TO HAVE SOMETHING OF MINE
– Caspar Eric Christensen
What does it mean to have a private collection today? It has to do with ownership. Within the frames of modern capitalism however, ironically, most of what I have, I don’t really own. Likewise these are my words even though they are not really mine. 1
Words are something or some thing that has been given to me, just like my name (this burdened center of ‘who I am’) is something that i am given. And from here i too give words, as a human (haha), that has mythically, in the garden, defined itself as ‘the great namer of things’: Words as a frame within which the images of the world are organized and made understandable to us. And vice versa. This is one way of grasping the images of plants in A Private Collection; named and held down, talking back, or indeed growing, as they are exhibited. There is an irony at play here, which is not just the basic irony between language and material things. There is some sort of irony of the private: The things I have, even though they also have me. Like memories, like desire
To be private can denote, says the internet, something that is removed from the eye or knowledge of the public. It can be something that is unexpressed, or it can be something belonging to me, and me only. The difference within these definitions really come down to a question of power. The question of some body choosing privacy, or indeed, being ascribed privacy.

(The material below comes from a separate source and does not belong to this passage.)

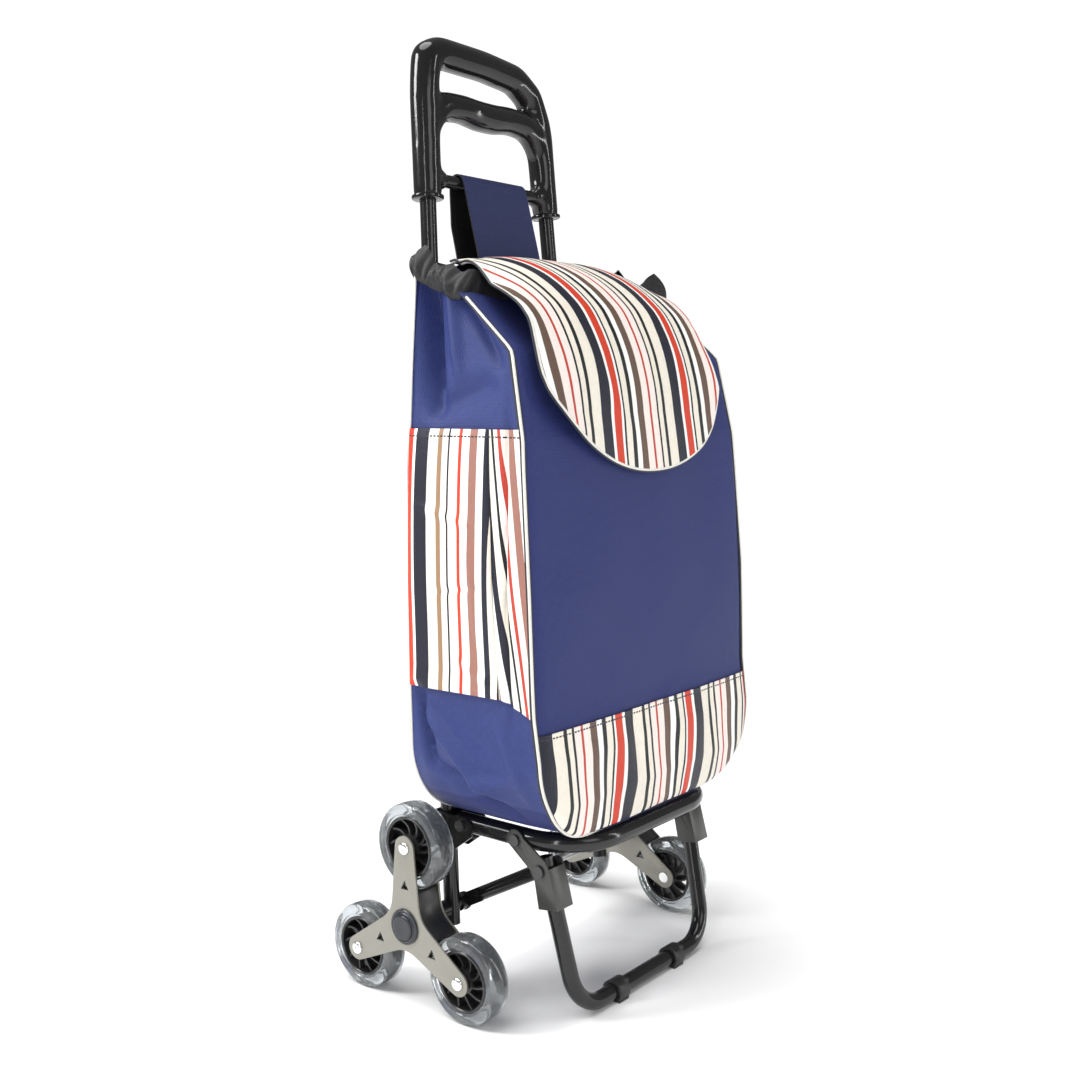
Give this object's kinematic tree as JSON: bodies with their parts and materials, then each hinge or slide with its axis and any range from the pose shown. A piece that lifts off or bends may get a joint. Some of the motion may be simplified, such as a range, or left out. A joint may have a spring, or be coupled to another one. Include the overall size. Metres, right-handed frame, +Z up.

Here this is yours, could you hold this for me, this is your responsibility now.
Your body is your own buisness.
My private collection, could both be the things I choose not to share, or, it could be, that I am unable to share. The irony of A Private Collection is, that nothing is ever really private. The power of it is that it refuses to just be something that is what it is, to stay out of sight, out of mind etc. (as if forgetting is ever a thing one can have agency over). “Collection” reminds me of memory or remembering and recollecting – gathering information and forcing them into a specific system. A certain way of framing reality, or a specific mode of ‘seeing and unseeing’, to use some of the notions in Judith Butlers chapter from Frames of War (2009): ”Torture and the ethics of photography”. The ethics of showing something otherwise (or normally private might be to say: What is mine is yours.
In A Private Collection the system of what gets to appear within the frames of the work seem to be: plants and flowers sharing its signifiers (in the most involuntary sense of that word) with those of a sexual scene: naked ladies, touch-me-nots, forget-me-nots, vanilla, rape, maidenhair tree and obedience. Or actually maybe these are words of something touched or untouched. Rape in this respect the most provocative piece: Cut out (!) from bedsheets it transfers its sense of violence, a sense of abuse and of attack to the rest of the collection. Not unimportantly the images that make up the collected work seem to underscore the act of transferring, being as they are a (im)print of material that has been transfered from one surface, or body, to another. What they share is a certain type of specificity, emphasized by the different modes of physical framing, leaving me with a feeling of being a violent looker, forcing the images in to some kind of limited and limiting meaningfulness. 2
The sexual plant life (yes) theme has to do with violence, pleasure and intimacy. There is a kind of story here, which is also the story of how pleasure and power is distributed within the cultural landscape. Neither word nor image can escape their destination of being locked up together. It is not, however, a question of either or in this respect. Naked Ladies are not not Naked Ladies. But they are not just naked ladies (for one, they are actually “Nøgne Jomfruer”). They are also just what comes up in some cultural search engine algorithm.3 Just like a private collection is never just private. It is also something, whether as a heavy piece of jewelry, that we have been given. A Private Collection is, in this sense, an ironically distributing mode of sensibility towards pleasure or aesthetics.4 The aesthetics of powerful vulnerability or the pleasure of unpleasent beauty, forcing its way through space, with a new sort of ruthless irony: An irony that, in the poetic5 sense of Donna Harraway, may entail that it matters what matter matter matters or indeed, here, now, what frames frame frames; A skeptical way of looking at fx how plantnames and the role of the woman as a sexual object is connected.